§ **REQUIREMENT**
Restate the whole listing exactly.

§ **DATASET EXTRACT**
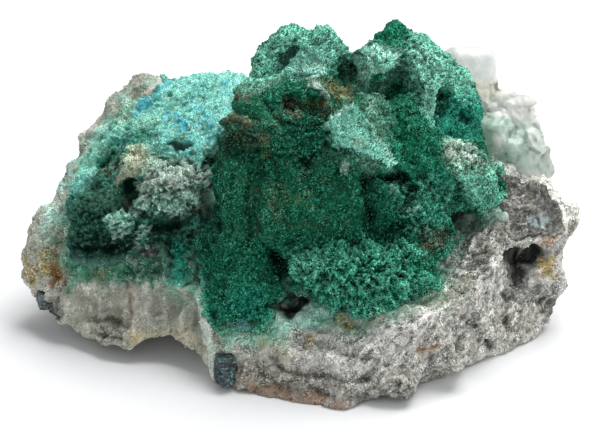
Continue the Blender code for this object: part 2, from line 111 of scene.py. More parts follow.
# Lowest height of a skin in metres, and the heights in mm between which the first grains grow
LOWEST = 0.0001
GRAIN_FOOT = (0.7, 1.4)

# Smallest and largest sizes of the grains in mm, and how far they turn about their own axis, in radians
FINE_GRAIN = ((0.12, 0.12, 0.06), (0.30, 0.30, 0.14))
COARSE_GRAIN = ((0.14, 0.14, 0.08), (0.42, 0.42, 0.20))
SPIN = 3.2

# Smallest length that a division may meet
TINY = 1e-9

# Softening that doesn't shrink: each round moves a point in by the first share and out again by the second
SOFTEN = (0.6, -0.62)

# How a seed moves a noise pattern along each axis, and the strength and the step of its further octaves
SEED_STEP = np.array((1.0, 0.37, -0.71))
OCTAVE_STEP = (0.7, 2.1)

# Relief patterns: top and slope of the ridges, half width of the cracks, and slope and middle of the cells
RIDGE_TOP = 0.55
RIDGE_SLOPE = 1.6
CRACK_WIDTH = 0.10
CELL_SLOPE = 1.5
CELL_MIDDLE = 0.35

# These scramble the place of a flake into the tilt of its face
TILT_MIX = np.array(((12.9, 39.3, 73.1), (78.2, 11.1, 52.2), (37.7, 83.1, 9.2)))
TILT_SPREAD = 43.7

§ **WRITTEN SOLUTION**
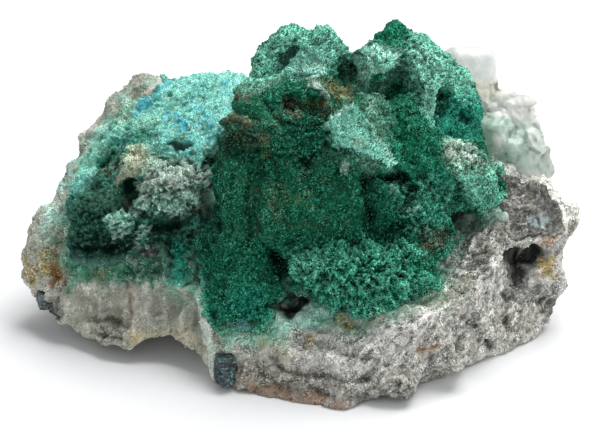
Continue the Blender code for this object: part 2, from line 111 of scene.py. More parts follow.
# Lowest height of a skin in metres, and the heights in mm between which the first grains grow
LOWEST = 0.0001
GRAIN_FOOT = (0.7, 1.4)

# Smallest and largest sizes of the grains in mm, and how far they turn about their own axis, in radians
FINE_GRAIN = ((0.12, 0.12, 0.06), (0.30, 0.30, 0.14))
COARSE_GRAIN = ((0.14, 0.14, 0.08), (0.42, 0.42, 0.20))
SPIN = 3.2

# Smallest length that a division may meet
TINY = 1e-9

# Softening that doesn't shrink: each round moves a point in by the first share and out again by the second
SOFTEN = (0.6, -0.62)

# How a seed moves a noise pattern along each axis, and the strength and the step of its further octaves
SEED_STEP = np.array((1.0, 0.37, -0.71))
OCTAVE_STEP = (0.7, 2.1)

# Relief patterns: top and slope of the ridges, half width of the cracks, and slope and middle of the cells
RIDGE_TOP = 0.55
RIDGE_SLOPE = 1.6
CRACK_WIDTH = 0.10
CELL_SLOPE = 1.5
CELL_MIDDLE = 0.35

# These scramble the place of a flake into the tilt of its face
TILT_MIX = np.array(((12.9, 39.3, 73.1), (78.2, 11.1, 52.2), (37.7, 83.1, 9.2)))
TILT_SPREAD = 43.7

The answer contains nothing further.